In the recent case of Shepstone & Wylie Attorneys v Abraham Johannes de Witt N.O and others (2023), the Supreme Court of Appeal (SCA) ruled that a majority decision by trustees “prevails only where there has been participation by all trustees”, irrespective of a provision in the trust deed in terms of which a majority decision prevails.
The facts, briefly, were as follows:
- A deed of suretyship was signed by two of the three trustees of the Penvaan Property Trust (the Trust) at a properly constituted trustee meeting.
- The deed of suretyship was signed in favour of Shepstone & Wylie Attorneys, as security for its fees and disbursements.

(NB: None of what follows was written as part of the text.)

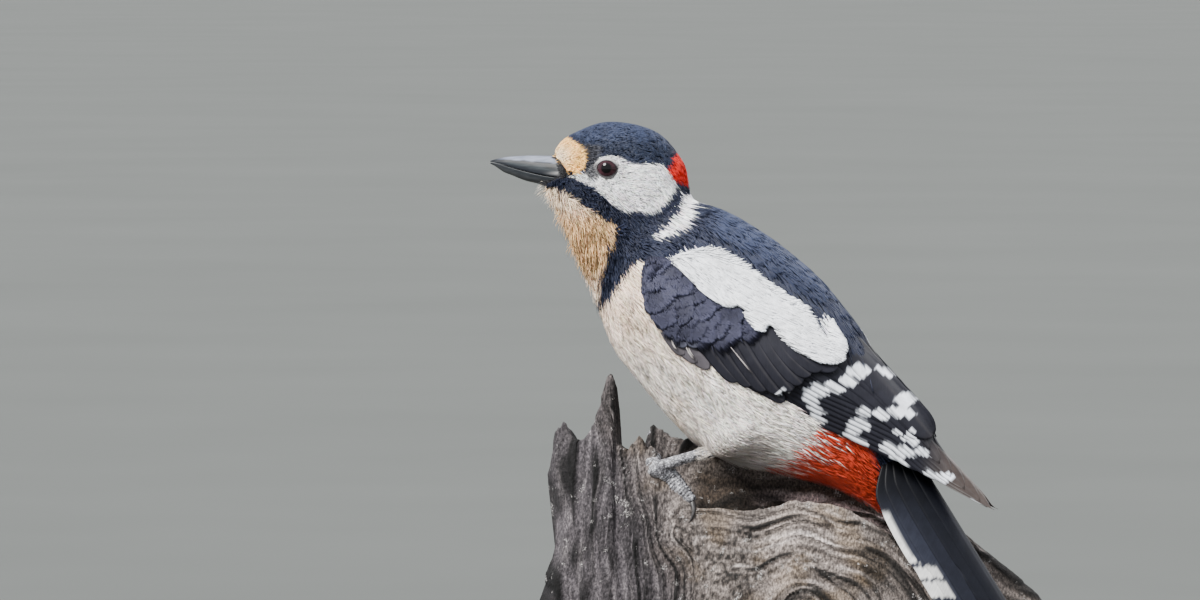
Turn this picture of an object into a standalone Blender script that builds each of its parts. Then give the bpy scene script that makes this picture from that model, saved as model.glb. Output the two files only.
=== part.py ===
"""Great spotted woodpecker, male, clinging to the broken top of a dead stem that a display stand holds up.

Metres, +Z up. The bird faces -X, its left side faces -Y and its own middle plane is Y = 0.
The origin is the middle of the underside of the stand's base. Sizes below are in millimetres.
"""

import math

import bmesh
import bpy
import numpy as np
from mathutils import Vector
from mathutils.bvhtree import BVHTree

MM = 0.001
GAP = 0.35  # left between two pieces that touch
CREASE = 40  # degrees; edges sharper than this stay sharp
CAP_REACH, CAP_RADIUS = 0.6, 0.55  # the drawn-in end of a tube, in its radius

BASE_TOP = 12.0
PERCH_FOOT = 30.0  # the height of the sawn underside of the perch
LEFT, RIGHT = -1, 1  # the signs of Y on the bird's two sides

# Body sections, bill to tail: back x, back z, front x, front z, half width.
BODY = np.array(
    [
        (-75.4, 196.6, -79.8, 184.4, 5.8),
        (-73.0, 200.3, -76.0, 180.0, 8.6),
        (-67.0, 203.9, -72.2, 174.9, 11.2),
        (-58.1, 206.7, -69.9, 168.3, 13.4),
        (-47.4, 205.9, -67.0, 161.7, 14.6),
        (-38.3, 202.3, -64.1, 155.0, 14.8),
        (-31.4, 194.4, -61.6, 149.4, 14.6),
        (-28.1, 185.5, -59.2, 143.4, 15.6),
        (-25.4, 180.3, -56.9, 136.4, 18.0),
        (-14.1, 176.0, -52.8, 128.6, 21.4),
        (1.8, 166.3, -44.0, 118.6, 24.6),
        (15.9, 155.0, -34.0, 107.4, 25.4),
        (26.4, 143.3, -23.2, 97.6, 24.6),
        (34.0, 131.9, -10.6, 92.6, 22.4),
        (39.6, 120.6, 5.3, 90.0, 18.6),
        (44.0, 109.2, 21.1, 86.2, 14.0),
        (47.6, 99.2, 33.0, 81.2, 9.4),
        (50.1, 91.5, 39.2, 77.6, 5.6),
    ]
)
HEAD_END, NECK_END = 5.6, 8.0  # where the thin cuts part the body, in sections
CUT = 0.06  # their width, in sections
BODY_SIDES = 22
LOWER_FULLNESS = 0.10  # the sections are this much wider below than above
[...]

- The deed of suretyship was signed in accordance with the following salient provisions of the trust deed:
[Meetings of Trustees] “The Trustees may meet together for the despatch of business… the quorum necessary at any such meeting shall be two Trustees.”
[Execution of Documents] “All … contracts, deeds and other documents which require to be signed on behalf of the Trust shall… be signed by at least 2 Trustees”. - The third trustee had received due notice of the meeting, but did not attend and never “tabled his views on the subject”.
- It was however common cause that the meeting had been duly constituted. 1
- When Shepstone & Wylie Attorneys relied on the deed of suretyship to claim payment of all amounts due to them, the Trust opposed the application, alleging that the provisions of the trust deed required the trustees to act jointly and unanimously and that the deed of suretyship was invalid due to not being signed by all three trustees.
The SCA agreed with the Trust and declared the deed of suretyship unenforceable. In its judgment, it concluded that, notwithstanding those provisions of the trust deed stating that the majority prevails, the participation of all trustees are required for such an action to be effective against the outside world. In other words, there must have been some evidence of the third trustee (himself, or by proxy) applying his mind to the decision at hand by, for example, signing an internal trustee resolution (even if by dissenting vote). In making its decision, the SCA relied on the following:
- The Trust deed also contained the following provision (in contradiction to those quoted above):
[Power to the Trustees] “… the trustees shall have the following powers which shall be exercisable in their sole and absolute discretion for the purposes and benefit of the Trust, namely… provided the Trustees unanimously agree, to conduct business on behalf of and for the benefit of the Trust, and to employ trust property in such business”. (Emphasis added.) - In Thorpe and Others v Trittenwein and Another (2007), the SCA confirmed that, “unless the trust deed provides otherwise, the trustees must act jointly if the Trust is to be bound by their acts… A trustee who was not a party to the decision making process and who therefore has not authorised the contract would be free to contest the validity of the transaction”.
- In Steyn and Others N N O v Blockpave (Pty) Ltd (2011) the court confirmed that “… internal matters [of a trust] may be put to a vote, thereafter the voice of the majority will prevail [if according to trust deed]… However, in so far as the Trust is required to deal with external business, all trustees are required to participate in the decision-making”.
- In Land and Agricultural Development Bank of SA v Parker (2004), SCA held that “when dealing with third parties, even if the Trust instrument stipulates that the decision can be made by the majority of trustees, all trustees are required to participate in the decision making and each has to sign the resolution”.
The Shepstone case is somewhat puzzling (albeit based on a poorly drafted and contradictory trust deed). In cases preceding the Shepstone case, the Courts have consistently held that, in the context where a trust deed states that majority rules, “trustee participation” is limited thereto that all trustees (even those that did not participate in the trust’s internal decision making process) must present a united front to the outside world and adhere to the decision made by the trust in accordance with its decision-making mechanisms.
In the Shepstone case Judge Mbatha might have conflated the role of all trustees in the internal decision-making mechanisms of a trust (making decisions in accordance with the trust deed) and in the external dealings of the trust (where all trustees must abide by what was decided internally).
Notwithstanding the above, in light of the Shepstone case it is now advisable that trustee resolutions be fully signed (with all trustees indicating whether they assent, dissent or abstain from voting) in order to ensure that the trust’s external dealings with third parties cannot be called into question.
1 The court in Van der Merwe NO and Others v Hydraberg Hydraulics CC and Others (2010) confirmed that, “A majority decision is competent only if adopted by a majority of the trustees present at a quorate meeting of trustees … in order to qualify as ‘a meeting’, all trustees in office would have to receive notice thereof so as to participate in it if they so wished”.